### RAW DATA
========================

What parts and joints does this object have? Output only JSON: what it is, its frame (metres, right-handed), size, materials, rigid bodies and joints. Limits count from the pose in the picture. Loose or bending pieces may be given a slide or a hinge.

========================

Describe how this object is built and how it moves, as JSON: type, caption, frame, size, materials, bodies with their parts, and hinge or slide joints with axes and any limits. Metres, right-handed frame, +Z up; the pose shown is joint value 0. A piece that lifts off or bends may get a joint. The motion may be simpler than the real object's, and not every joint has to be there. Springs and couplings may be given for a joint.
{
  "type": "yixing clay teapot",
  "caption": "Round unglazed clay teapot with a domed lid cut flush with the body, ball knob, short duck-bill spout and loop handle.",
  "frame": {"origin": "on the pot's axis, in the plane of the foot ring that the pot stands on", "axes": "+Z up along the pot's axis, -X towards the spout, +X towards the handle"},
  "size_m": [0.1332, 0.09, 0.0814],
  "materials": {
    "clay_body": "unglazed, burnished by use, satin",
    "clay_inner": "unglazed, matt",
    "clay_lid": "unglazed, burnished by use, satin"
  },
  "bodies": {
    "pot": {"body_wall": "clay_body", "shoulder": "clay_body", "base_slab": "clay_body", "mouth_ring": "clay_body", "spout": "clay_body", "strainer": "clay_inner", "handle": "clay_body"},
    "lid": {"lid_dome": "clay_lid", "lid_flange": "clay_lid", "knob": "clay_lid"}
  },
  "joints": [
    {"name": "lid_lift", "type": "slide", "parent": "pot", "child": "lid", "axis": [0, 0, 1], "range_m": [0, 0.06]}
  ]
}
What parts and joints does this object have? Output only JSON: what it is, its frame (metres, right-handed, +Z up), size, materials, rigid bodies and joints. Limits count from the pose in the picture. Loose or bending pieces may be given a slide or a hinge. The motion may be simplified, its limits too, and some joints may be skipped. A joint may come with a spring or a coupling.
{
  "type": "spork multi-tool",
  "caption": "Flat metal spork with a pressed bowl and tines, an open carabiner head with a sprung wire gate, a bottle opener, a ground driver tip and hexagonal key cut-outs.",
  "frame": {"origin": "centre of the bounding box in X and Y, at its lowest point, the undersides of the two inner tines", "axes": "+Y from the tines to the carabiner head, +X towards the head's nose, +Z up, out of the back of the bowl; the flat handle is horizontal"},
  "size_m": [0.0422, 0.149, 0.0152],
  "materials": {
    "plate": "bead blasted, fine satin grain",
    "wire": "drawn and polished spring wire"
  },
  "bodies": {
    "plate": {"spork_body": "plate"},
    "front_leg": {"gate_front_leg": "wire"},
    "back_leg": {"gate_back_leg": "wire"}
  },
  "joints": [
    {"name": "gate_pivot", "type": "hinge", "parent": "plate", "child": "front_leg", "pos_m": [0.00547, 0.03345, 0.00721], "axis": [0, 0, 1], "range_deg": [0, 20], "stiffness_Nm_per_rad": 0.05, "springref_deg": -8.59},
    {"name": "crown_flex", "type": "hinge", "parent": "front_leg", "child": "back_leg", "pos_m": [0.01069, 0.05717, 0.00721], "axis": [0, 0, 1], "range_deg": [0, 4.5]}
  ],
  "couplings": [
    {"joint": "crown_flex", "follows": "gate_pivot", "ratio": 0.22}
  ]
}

========================

### GIVEN EXERCISE
Gather from the entries above all lines that include the string "joints".

### THE COMPLETED TASK
What parts and joints does this object have? Output only JSON: what it is, its frame (metres, right-handed), size, materials, rigid bodies and joints. Limits count from the pose in the picture. Loose or bending pieces may be given a slide or a hinge.
Describe how this object is built and how it moves, as JSON: type, caption, frame, size, materials, bodies with their parts, and hinge or slide joints with axes and any limits. Metres, right-handed frame, +Z up; the pose shown is joint value 0. A piece that lifts off or bends may get a joint. The motion may be simpler than the real object's, and not every joint has to be there. Springs and couplings may be given for a joint.
  "joints": [
What parts and joints does this object have? Output only JSON: what it is, its frame (metres, right-handed, +Z up), size, materials, rigid bodies and joints. Limits count from the pose in the picture. Loose or bending pieces may be given a slide or a hinge. The motion may be simplified, its limits too, and some joints may be skipped. A joint may come with a spring or a coupling.
  "joints": [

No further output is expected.